You can take a boat tour of the village to see the local way of life. You’ll see floating schools, churches, and markets and have the opportunity to visit a local school.
A boat tour of the floating villages in Siem Reap is a unique experience, although if you’re short on time, I would likely forgo this visit. On the other hand, Steve and I really enjoyed the tuk-tuk ride to Chong Khneas. We loved seeing how locals live. But the overall experience left us with mixed feelings.
Seeing Traditional Village Life
The floating villages of Siem Reap are home to thousands of people who live and work on the water. A tour of the floating villages allows you to witness traditional village life and learn about the local culture. You’ll see how the villagers live and work on the water, and you’ll have the opportunity to interact with them to learn about their way of life.
The reality is that our boat guide either didn’t speak English or didn’t want to talk over the loud boat motor. So we experienced more of a sightseeing tour where we drew our own conclusions about traditional village life. We did stop at the local school to drop off supplies and see it and the church.
Read more about our Tonle Sap experience.
Seeing the Stunning Scenery
The floating villages of Siem Reap are located on the Tonle Sap Lake, the largest freshwater lake in Southeast Asia. The lake and its surroundings offer stunning scenery, with beautiful sunsets, lush vegetation, and abundant wildlife. You’ll take a small boat from the larger motorboat through the mangrove forest. It’s a peaceful ride through quiet waters. Our guide whistled quietly during the trip, making it a relaxing experience.
Overall, taking a tour of the floating villages near Siem Reap is a good experience that offers a unique glimpse into local culture. Whether you’re interested in experiencing traditional village life, seeing stunning scenery, or stopping in a village for lunch along the way, there’s something for everyone.
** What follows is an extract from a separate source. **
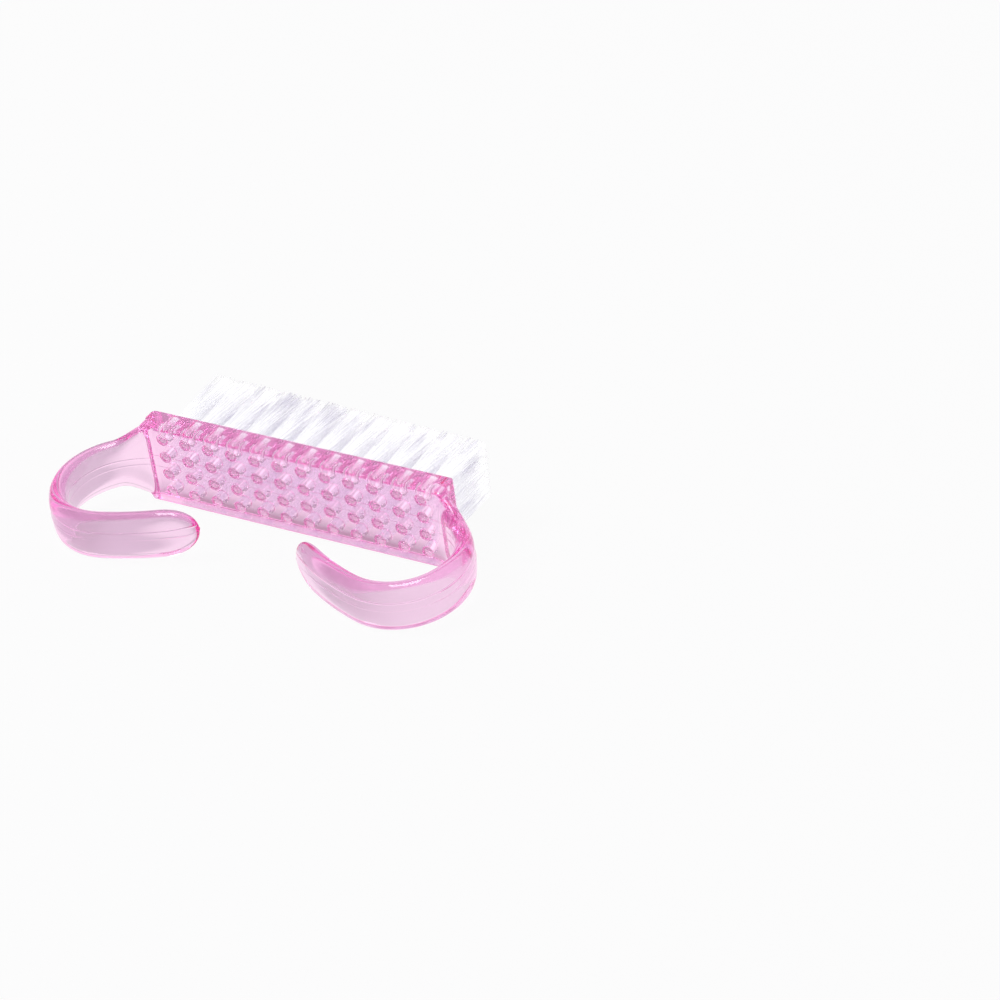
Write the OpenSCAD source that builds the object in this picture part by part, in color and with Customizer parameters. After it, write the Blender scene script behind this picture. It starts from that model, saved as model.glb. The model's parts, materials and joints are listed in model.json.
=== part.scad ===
// Two-handled nail brush: a clear moulded body with a finger hook at each end, and tufts of
// nylon bristles that flat wire anchors hold in blind holes.
// Lengths are in millimetres. Each piece is drawn with the block square to the axes: X along the
// block, Y towards the bristle tips, Z up, and the middle of the block's lower side at the origin.
// The whole brush then leans back onto its hooks, as it lies on a table.

/* [Block] */
// Length of the block
block_l = 58; // [54:1:66]
// Thickness of the block, from its back to its bristle face
block_t = 5; // [4.6:0.1:6]
// Width of the block, which is its height as the brush lies
block_w = 15.2; // [14.8:0.2:18]
// Radius on the block's four short corners
corner_r = 0.9; // [0.5:0.1:1.2]
// Radius along the block's other edges
edge_r = 0.3; // [0.2:0.05:0.4]

/* [Hooks] */
// Thickness of a hook
hook_t = 3.1; // [2.8:0.1:3.4]
// Width of a hook past its root
hook_w = 9.1; // [8:0.1:10.5]
// Length over which the root narrows to that width
narrow_l = 7.2; // [5:0.2:9]
// Distance of the root's centre from the block's end, inside the block
root_in = 1.8; // [1.6:0.1:2]
// Plastic between the root's back surface and the block's back face
root_cover = 0.25; // [0.15:0.05:0.35]
// Angle at which the root leaves the block, in degrees back from its length
root_lean = 19; // [16:1:22]
// Radius and turn of the root's bend
root_r = 20; // [16:1:26]
root_turn = 15; // [10:1:18]
// Radius and turn of the bend at the outer side
side_r = 11.2; // [10:0.2:12.6]
side_turn = 92; // [88:1:96]
// Radius and turn of the bend at the back
back_r = 9.4; // [8.6:0.2:10.4]
back_turn = 70; // [66:1:74]
// Radius and turn of the run towards the tip
run_r = 46; // [36:1:60]
run_turn = 20.8; // [16:0.2:24]
// Length over which the tip's outline closes in a round
tip_round = 5; // [4:0.2:6]

/* [Tufts] */
// Tufts along the block
tuft_cols = 12; // [10:1:13]
// Rows of tufts across the block
tuft_rows = 4; // [3:1:4]
// Distance from the block's end to the first hole's centre
end_margin = 4.25; // [4.1:0.05:4.6]
// Distance from the block's long side to the outer row of holes
side_margin = 2.5; // [2.2:0.1:2.6]
// Diameter of a blind hole
hole_d = 2.2; // [2:0.05:2.3]
// Plastic left behind a blind hole
hole_floor = 0.9; // [0.7:0.1:1.1]
// Length of the bristles outside the block
bristle_l = 14.3; // [12:0.5:18]
// Distance of the outer tips from the block's end and from its long side, as seen along the bristles
tips_end_margin = 2.7; // [1:0.1:4]
tips_side_margin = 2; // [1.4:0.1:2.6]
// Turn of the tips about the bristles' direction, which they have taken as a set, in degrees
tips_turn = 1.9; // [0:0.1:3]
// Side of a strand, which stands for a few filaments, at its root and at its tip
strand_root = 0.42; // [0.36:0.02:0.44]
strand_tip = 0.62; // [0.5:0.02:0.7]

/* [Anchors] */
// Length of a wire anchor, across its hole
anchor_l = 2.8; // [2.6:0.1:3]
// Height of a wire anchor, along its hole
anchor_h = 1.3; // [1:0.1:1.5]
// Thickness of a wire anchor
anchor_t = 0.36; // [0.3:0.02:0.42]
// Folded filaments under a wire anchor
fold = 1; // [0.9:0.05:1.1]

/* [Hidden] */
// Clearance of a tuft in its hole and of an anchor in its slot
fit_gap = 0.04;
// Length by which a tuft's packed root stands out of its hole
plug_proud = 0.12;
// Length of a strand inside the packed root
strand_in = 0.3;
// Distance by which the root's section stays inside the block's long sides
root_inset = 0.25;
// Overrun of every cut
cut = 0.5;
// Strands along and across one tuft
strands = 3;
// Distance between strands at the root, as a share of the hole's diameter
root_pitch_share = 0.235;
// Largest random shift of a strand's tip, as a share of the distance between tips
stray_share = 0.14;
// Seed of the random shifts
stray_seed = 7;
// Rings on each bend of a hook and on its rounded tip, and steps round one edge
bend_rings = [4, 12, 10, 5];
tip_rings = 10;
edge_steps = 6;

row_pitch = (block_w - 2 * side_margin) / (tuft_rows - 1);
col_pitch = (block_l - 2 * end_margin) / (tuft_cols - 1);
tips_l = block_l - 2 * tips_end_margin;
tips_w = block_w - 2 * tips_side_margin;
hole_depth = block_t - hole_floor;
face_y = block_t / 2;
hook_r = hook_t / 2;

function tuft_name(row, col) = str("tuft_row", row, "_col", col < 10 ? "0" : "", col);
function hole_x(col) = -block_l / 2 + end_margin + (col - 1) * col_pitch;
function hole_z(row) = side_margin + (row - 1) * row_pitch;

// Plan curve of a hook: bends that follow each other, all turning the same way
bends = [[root_r, root_turn], [side_r, side_turn], [back_r, back_turn], [run_r, run_turn]];
root_point = [block_l / 2 - root_in, -face_y + hook_r + root_cover];

function bend_length(bend) = bend[0] * bend[1] * PI / 180;
function after(point, heading, radius, turn) =
    point + radius * [sin(heading) - sin(heading - turn), cos(heading - turn) - cos(heading)];
function bend_start(i) =
    i == 0 ? root_point : after(bend_start(i - 1), bend_heading(i - 1), bends[i - 1][0], bends[i - 1][1]);
function bend_heading(i) = i == 0 ? -root_lean : bend_heading(i - 1) - bends[i - 1][1];
function length_before(i) = i == 0 ? 0 : length_before(i - 1) + bend_length(bends[i - 1]);

hook_l = length_before(len(bends));

function bend_at(s, i = 0) =
    i == len(bends) - 1 || s <= length_before(i + 1) ? i : bend_at(s, i + 1);
function turn_at(s) = (s - length_before(bend_at(s))) / bends[bend_at(s)][0] * 180 / PI;
function heading_at(s) = bend_heading(bend_at(s)) - turn_at(s);
function point_at(s) =
    after(bend_start(bend_at(s)), bend_heading(bend_at(s)), bends[bend_at(s)][0], turn_at(s));

// Width of a hook: the root narrows to it in a smooth step
function eased(u) = u >= 1 ? 1 : u * u * (3 - 2 * u);
function width_at(s) = hook_w + (block_w - 2 * root_inset - hook_w) * (1 - eased(s / narrow_l));

// What a round of the given length leaves of a size at s, down to nothing at the hook's end
function round_share(s, length) = sqrt(1 - pow(max(0, (s - hook_l + length) / length), 2));

// One ring of a hook: two straight faces between two half-round edges
function ring(s) =
    let (h = heading_at(s), r = hook_r * round_share(s, hook_r))
        let (straight = width_at(s) / 2 * round_share(s, tip_round) - r) [
            for (side = [1, -1])
                for (k = [0 : edge_steps])
                    let (a = 90 * (side - 1) + 180 * k / edge_steps)
                        [
                            each point_at(s) + r * cos(a) * [-sin(h), cos(h)],
                            block_w / 2 + side * straight + r * sin(a)
                        ]
        ];

run_end = hook_l - tip_round;
bend_stations = [
    for (i = [0 : len(bends) - 1])
        for (k = [0 : bend_rings[i] - 1])
            let (s = length_before(i) + bend_length(bends[i]) * k / bend_rings[i])
                if (s < run_end) s
];
tip_stations = [for (k = [0.5 : tip_rings]) run_end + tip_round * sin(90 * k / tip_rings)];
hook_rings = [for (s = concat(bend_stations, tip_stations)) ring(s)];

module skin(rings) {
    n = len(rings[0]);
    m = len(rings);
    points = [for (r = rings) each r];
    walls = [
        for (i = [0 : m - 2])
            for (k = [0 : n - 1])
                let (j = (k + 1) % n, a = i * n + k, b = i * n + j, c = a + n, d = b + n)
                    each [[a, d, b], [a, c, d]]
    ];
    first = [for (k = [1 : n - 2]) [0, k, k + 1]];
    last = [for (k = [1 : n - 2]) [(m - 1) * n, (m - 1) * n + k + 1, (m - 1) * n + k]];
    polyhedron(points = points, faces = concat(walls, first, last));
}

module rounded_rectangle(length, width, r) {
    square([length - 2 * r, width], center = true);
    square([length, width - 2 * r], center = true);
    for (x = [-1, 1])
        for (y = [-1, 1])
            translate([x * (length / 2 - r), y * (width / 2 - r)])
                circle(r = r, $fn = 24);
}

module block_blank() {
    translate([0, 0, block_w / 2])
        intersection() {
            linear_extrude(block_w, center = true)
                rounded_rectangle(block_l, block_t, corner_r);
            rotate([90, 0, 0])
                linear_extrude(block_t + 2 * cut, center = true)
                    rounded_rectangle(block_l, block_w, edge_r);
            rotate([90, 0, 90])
                linear_extrude(block_l + 2 * cut, center = true)
                    rounded_rectangle(block_t, block_w, edge_r);
        }
}

// Places its children at the mouth of one hole, with Z out of the hole
module at_hole(row, col) {
    translate([hole_x(col), face_y, hole_z(row)])
        rotate([-90, 0, 0])
            children();
}

// The space of one wire anchor in its hole, grown by a gap on every side
module anchor_blank(gap) {
    translate([0, 0, -hole_depth + fold + anchor_h / 2])
        cube([anchor_l + 2 * gap, anchor_t + 2 * gap, anchor_h + 2 * gap], center = true);
}

module body() {
    color([0.96, 0.55, 0.78, 0.6]) {
        difference() {
            block_blank();
            for (row = [1 : tuft_rows])
                for (col = [1 : tuft_cols])
                    at_hole(row, col) {
                        translate([0, 0, -hole_depth])
                            cylinder(d = hole_d, h = hole_depth + cut, $fn = 24);
                        anchor_blank(fit_gap);
                    }
        }
        for (side = [0, 1])
            mirror([side, 0, 0])
                skin(hook_rings);
    }
}

module wire_anchors() {
    color("silver")
        for (row = [1 : tuft_rows])
            for (col = [1 : tuft_cols])
                at_hole(row, col)
                    anchor_blank(0);
}

// A straight strand of square section from its root to its trimmed tip
module strand(root, tip, from, to) {
    corners = [[-1, -1], [1, -1], [1, 1], [-1, 1]] / 2;
    skin([
        [for (c = corners) [root[0] + strand_root * c[0], root[1] + strand_root * c[1], from]],
        [for (c = corners) [tip[0] + strand_tip * c[0], tip[1] + strand_tip * c[1], to]]
    ]);
}

// Place of a tip as seen from its hole, from its place in the untwisted field of tips
function tip_from_hole(row, col, along, up) = [
    along * cos(tips_turn) + up * sin(tips_turn) - hole_x(col),
    along * sin(tips_turn) - up * cos(tips_turn) + hole_z(row) - block_w / 2
];

module tuft(row, col) {
    step = [tips_l / tuft_cols, tips_w / tuft_rows] / strands;
    middle = [col - (tuft_cols + 1) / 2, row - (tuft_rows + 1) / 2] * strands;
    count = strands * strands;
    strays = rands(-stray_share, stray_share, 2 * count, stray_seed + row * tuft_cols + col);
    color([0.95, 0.93, 0.97, 0.9])
        at_hole(row, col) {
            difference() {
                translate([0, 0, -hole_depth + fit_gap])
                    cylinder(d = hole_d - 2 * fit_gap, h = hole_depth - fit_gap + plug_proud, $fn = 14);
                anchor_blank(fit_gap);
            }
            for (k = [0 : count - 1]) {
                place = [k % strands, floor(k / strands)] - (strands - 1) / 2 * [1, 1];
                along = (middle[0] + place[0] + strays[2 * k]) * step[0];
                up = (middle[1] - place[1] - strays[2 * k + 1]) * step[1];
                tip = tip_from_hole(row, col, along, up);
                strand(place * root_pitch_share * hole_d, tip, plug_proud - strand_in, bristle_l);
            }
        }
}

// How the brush lies: the lower back edge of the block and the hooks' lower edges touch the table
edge_y = -face_y + edge_r;
back_point = bend_start(2) + back_r * [sin(bend_heading(2)), -cos(bend_heading(2))] - [0, back_r];
hook_low = block_w / 2 - hook_w / 2 + hook_r;
reach = norm([edge_y - back_point[1], hook_low - edge_r]);
lean = atan2(hook_low - edge_r, edge_y - back_point[1]) - asin((hook_r - edge_r) / reach);
lift = edge_r - edge_y * sin(lean) - edge_r * cos(lean);
tips_low = (block_w - tips_w * cos(tips_turn) - tips_l * sin(tips_turn)) / 2;
tip_y = (face_y + bristle_l) * cos(lean) - tips_low * sin(lean);
hook_y = back_point[1] * cos(lean) - (block_w - hook_low) * sin(lean) - hook_r;

module lying() {
    translate([0, -(tip_y + hook_y) / 2, lift])
        rotate([lean, 0, 0])
            children();
}

lying() body();
lying() wire_anchors();
for (row = [1 : tuft_rows])
    for (col = [1 : tuft_cols])
        lying() tuft(row, col);
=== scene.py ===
"""Looks of the clear pink nail brush: moulded body, nylon filaments, wire anchors, floor, light and camera."""

import json
import math

import bpy
import numpy as np
from mathutils import Matrix, Vector


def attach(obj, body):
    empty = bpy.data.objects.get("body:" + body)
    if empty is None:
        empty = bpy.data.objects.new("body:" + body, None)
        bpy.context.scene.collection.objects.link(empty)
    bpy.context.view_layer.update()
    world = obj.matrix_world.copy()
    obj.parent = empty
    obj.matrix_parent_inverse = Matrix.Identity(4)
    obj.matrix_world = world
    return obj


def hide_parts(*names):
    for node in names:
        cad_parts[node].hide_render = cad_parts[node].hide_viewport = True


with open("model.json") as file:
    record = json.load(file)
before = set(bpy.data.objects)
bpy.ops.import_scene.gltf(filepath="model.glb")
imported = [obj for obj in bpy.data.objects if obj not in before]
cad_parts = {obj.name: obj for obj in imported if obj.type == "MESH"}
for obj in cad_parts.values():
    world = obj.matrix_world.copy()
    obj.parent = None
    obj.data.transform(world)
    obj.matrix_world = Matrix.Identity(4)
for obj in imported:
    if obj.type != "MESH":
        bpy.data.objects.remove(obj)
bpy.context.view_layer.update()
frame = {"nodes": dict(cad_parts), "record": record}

MM = 0.001

# Sizes in millimetres, as in the part's source. X runs along the block, Y towards the bristle tips,
# and Z up the block's width from its lower side, with the middle of its thickness at y = 0.
BLOCK_L, BLOCK_T, BLOCK_W = 58.0, 5.0, 15.2
CORNER_R, EDGE_R = 0.9, 0.3
HOOK_T, HOOK_W = 3.1, 9.1
NARROW_L, ROOT_IN, ROOT_COVER, ROOT_LEAN, ROOT_INSET = 7.2, 1.8, 0.25, 19.0, 0.25
BENDS = [(20.0, 15.0), (11.2, 92.0), (9.4, 70.0), (46.0, 20.8)]
COLS, ROWS = 12, 4
END_MARGIN, SIDE_MARGIN = 4.25, 2.5
HOLE_D, HOLE_FLOOR = 2.2, 0.9
BRISTLE_L, TIPS_END_MARGIN, TIPS_SIDE_MARGIN, TIPS_TURN = 14.3, 2.7, 2.0, 1.9
ANCHOR_T, FOLD = 0.36, 1.0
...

Final Thoughts About Five Best Things To Do in Siem Reap
Siem Reap surprised us with how much we loved the town, the temples, the fish massage, and the friendly locals. From exploring ancient temples to experiencing the local food and nightlife scene, this fascinating city has no shortage of things to see and do. Add these five activities to your Siem Reap itinerary for an unforgettable trip.